José Tomás: entre Venus y Marte
Sublime actuación del maestro e imponente réplica de Perera en el delirio de Algeciras
Los transeúntes de la feria de Algeciras en el ajetreo de las casetas y de las atracciones debieron sentirse estupefactos cuando se abrió la puerta grande de la plaza de toros. Que está en la cima de la ciudad a semejanza de un fortín. Y que evacuaba de su interior, pasadas las diez de la noche, la extravagancia de dos toreros a hombros. Se reflejaban en sus vestidos de oro el neón del tren de la bruja y la escala cromática de la montaña rusa, una confusión sensorial y hasta psicodélica entre la que podría identificarse el olor a fritanga y reconocerse la euforia de Perera y la sonrisa melancólica de José Tomás.
La mixtificación festiva e iconográfica -la sirena de los coches de choque, la letanía de las tómbolas, el eco de la salve rociera- hizo pluriemplearse a la Policía Nacional, acaso aportando mesura y orden al delirio que compartieron los espectadores de la noche de gloria. Descendían por la escalinata con la urgencia de proclamar la verificación de un milagro. Y los había que se encaramaban como idólatras a la estatua del torero Miguelín, héroe local inmortalizado en bronce como paradigma de la quietud estatuaria de José Tomás, cuya sublime actuación en el reflejo de la luna llena le permitió transitar como un argonauta desde Venus hasta Marte.
Podría decirse que hizo el amor en su primera faena. Y que se fue a la guerra en la última. La coreografía y armonía de la actuación inaugural sobrentendía, en efecto, una dimensión del placer y de la estética a la que ofrecieron contraste el desgarro y el poder de su último trasteo. José Tomás se desdoblaba en torero seda y en torero de acero. Disfrutó como en un tentadero de su primer toro de Cuvillo y se arriesgó como un héroe espartano en la lidia del quinto.
La síntesis otorga a su actuación un curioso rasgo nuclear. Menos torea el maestro, más se concentra la identidad y la pureza de su tauromaquia. Si decidiera retirarse mañana, lo habría hecho después de haber dejado en Algeciras la herencia de la esencialidad. No como un testamento, sino como expresiones de un canon que lo preservan en la posteridad. Un valor sin teatro ni sobresalto. Una estética ascética e introspectiva. Un temple de plasticidad abrumadora. Y una mano izquierda de dominio y de tiranía que evocó en la plaza de Las Palomas la antigua dimensión de José Tomás en el vértice de todas las líneas rojas.

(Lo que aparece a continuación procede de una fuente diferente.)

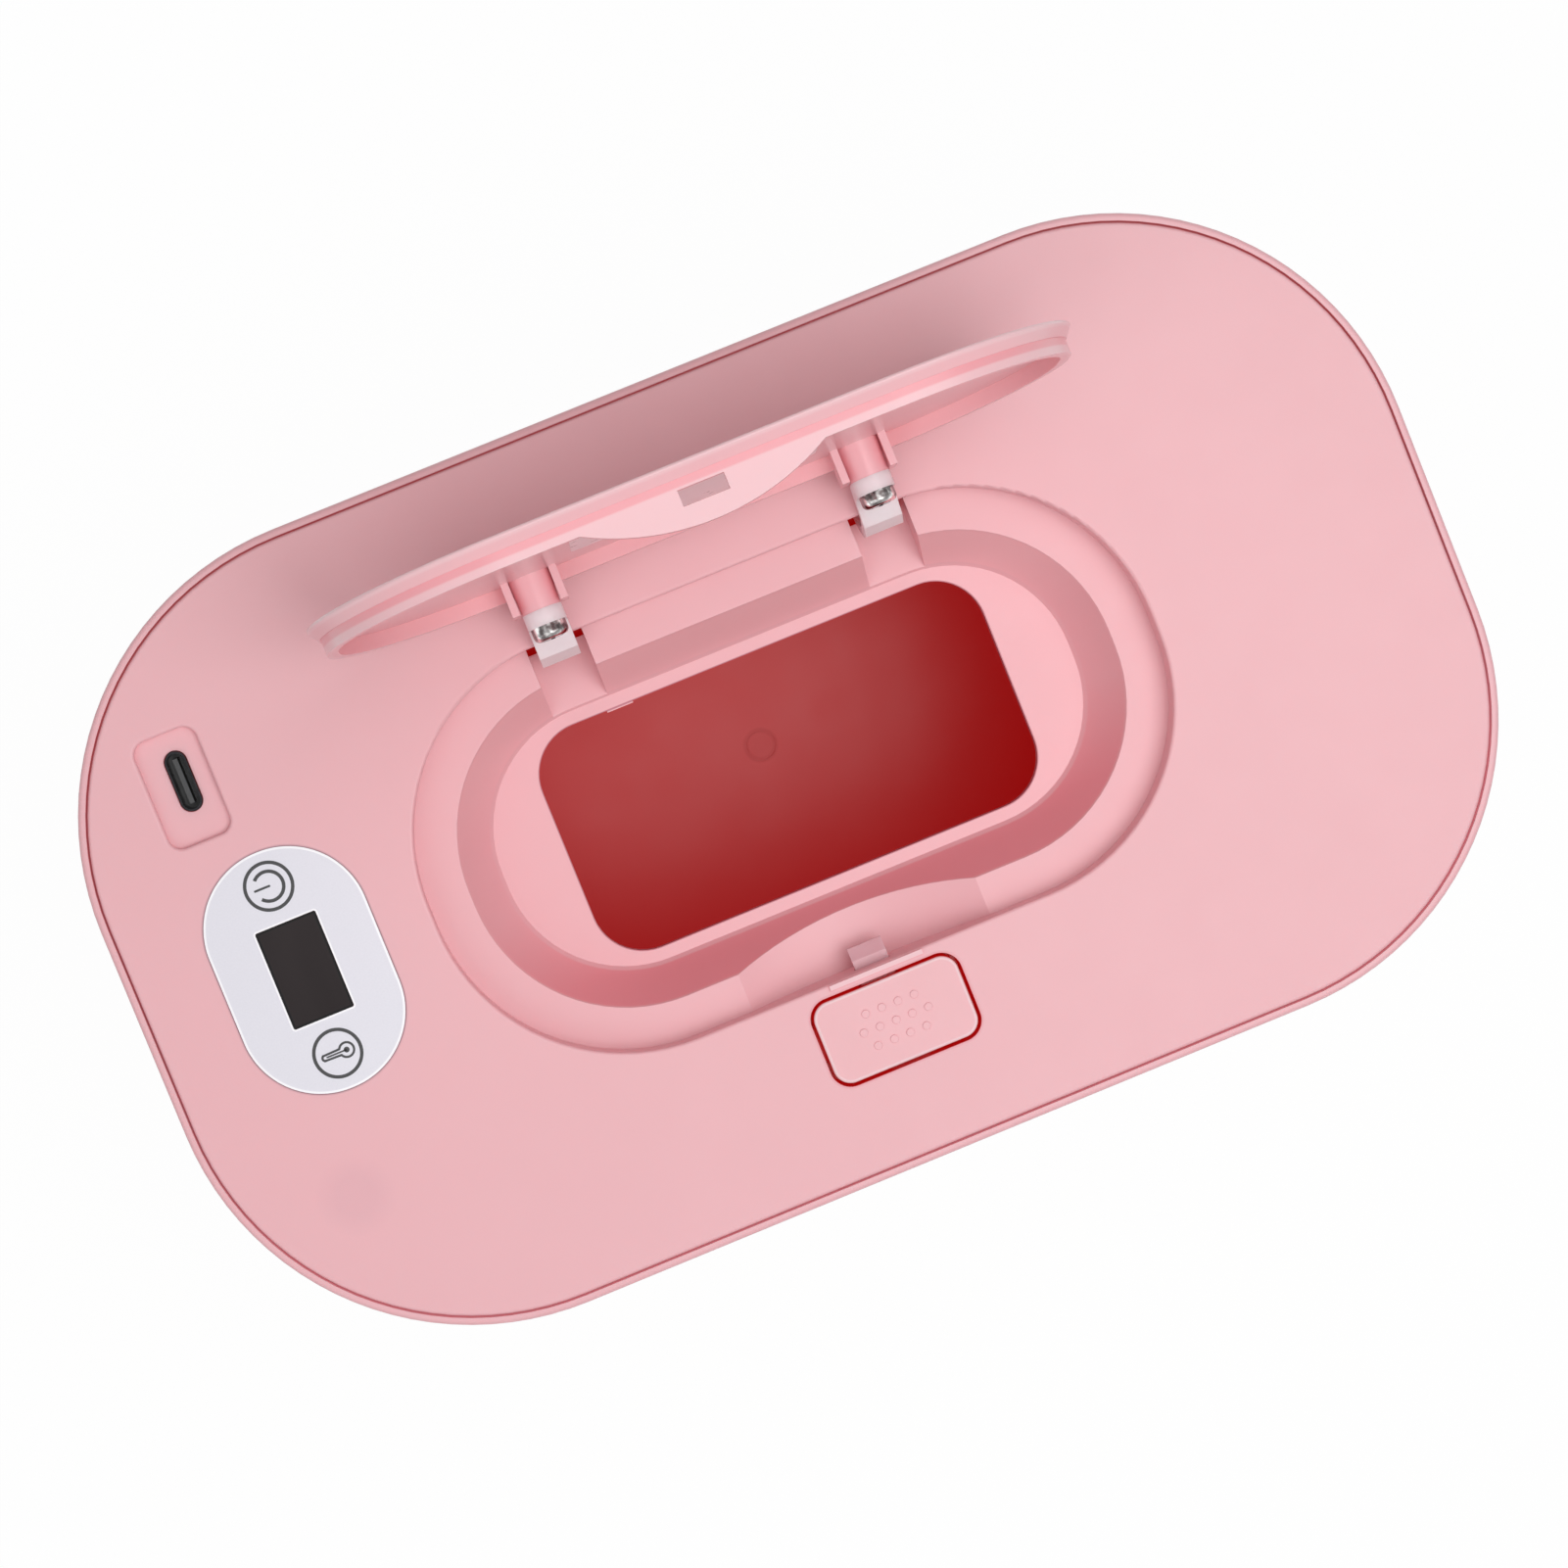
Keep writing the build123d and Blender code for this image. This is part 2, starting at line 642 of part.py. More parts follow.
# ======== Rest of the cover ========
with BuildPart() as cover_tray:
    extrude(outline(level(panel_under_z), tray_length, tray_width, tray_radius),
            amount=-(panel_under_z - tray_under_z), taper=draft_angle)
    fillet(cover_tray.faces().sort_by(Axis.Z)[0].edges(), tray_round)
    extrude(outline(level(panel_under_z), tray_length - 2 * tray_wall, tray_width - 2 * tray_wall,
                    tray_radius - tray_wall),
            amount=-(panel_under_z - tray_floor_z), taper=draft_angle, mode=Mode.SUBTRACT)
    rib_inside = plate_gap
    rib_outside = plate_gap + plate_rib
    extrude(outline(level(tray_floor_z), plate_length + 2 * rib_outside, plate_width + 2 * rib_outside,
                    plate_radius + rib_outside), amount=plate_rib_height)
    extrude(outline(level(tray_floor_z), plate_length + 2 * rib_inside, plate_width + 2 * rib_inside,
                    plate_radius + rib_inside), amount=plate_rib_height, mode=Mode.SUBTRACT)
    with BuildSketch(level(tray_floor_z)):
        with Locations(*screw_spots):
            Circle(pillar_radius)
    extrude(amount=height - boss_drop - tray_floor_z)
    extrude(outline(level(tray_floor_z), plate_length - 2 * plate_ledge, plate_width - 2 * plate_ledge,
                    plate_radius - plate_ledge), amount=-tray_floor, mode=Mode.SUBTRACT)
    with BuildSketch(level(tray_under_z)):
        with Locations(*screw_spots):
            Circle(screw_head_radius + screw_head_gap)
    extrude(amount=screw_seat_depth, mode=Mode.SUBTRACT)
    with BuildSketch(level(tray_under_z)):
        with Locations(*screw_spots):
            Circle(screw_clearance_radius)
    extrude(amount=cover_depth - boss_drop, mode=Mode.SUBTRACT)
finish(cover_tray, "cover_tray")

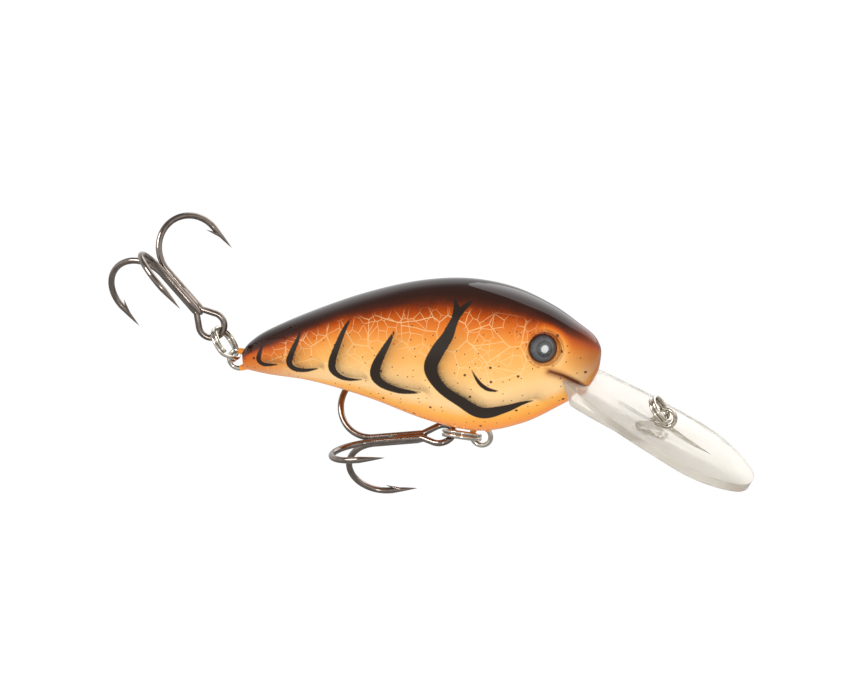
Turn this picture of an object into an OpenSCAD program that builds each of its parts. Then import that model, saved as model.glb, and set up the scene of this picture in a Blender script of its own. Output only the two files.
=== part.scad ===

De la caricia al fogonazo, de Venus a Marte, JT justificó el precio de la reventa, el delirio de los tendidos, el esnobismo de sus neopartidarios y el desenfreno de los famosos que recalaron en Algeciras para reivindicar la tauromaquia en su plenitud. Allí estaban Miquel Barceló y el chef José Andrés, del mismo modo que se convocaron Agatha Ruiz de la Prada, Calamaro, Vicente Amigo, Jorge Sanz, Pepe de Lucía y la collera de Los Morancos.
No acudió finalmente al festejo al Rey Juan Carlos. Y decidieron abandonarlo a rachas los partidarios de José Tomás que solo admiten la existencia de José Tomás. Quiere decirse que los más radicales aprovecharon la actuación de Perera para replegarse cautelarmente en los bares y los vomitorios. Debió escarmentarlos el estruendo de los tendidos y la noticia del indulto de un nobilísimo ejemplar de Jandilla. No iba a aceptar Perera el papel de comparsa. Tanto fue consciente de la asimetría del cartel que interpeló la mejor versión de sí mismo. Poderoso y templado. Mandón y temerario, la faena el cuarto de la tarde excitó a los tendidos y “convirtió” a los “tomistas”. Un ejercicio de geometría y de valor en el que Perera se propuso desafiar las leyes de la tauromaquia y de la física. Y las leyes del espectáculo también, pues los gritos de “Torero, torero” resonaron en una atmósfera de histerismo y de pasión no subordinando el culto a José Tomás, pero sí compartiendo el altar como luego compartieron ambos la salida a hombros.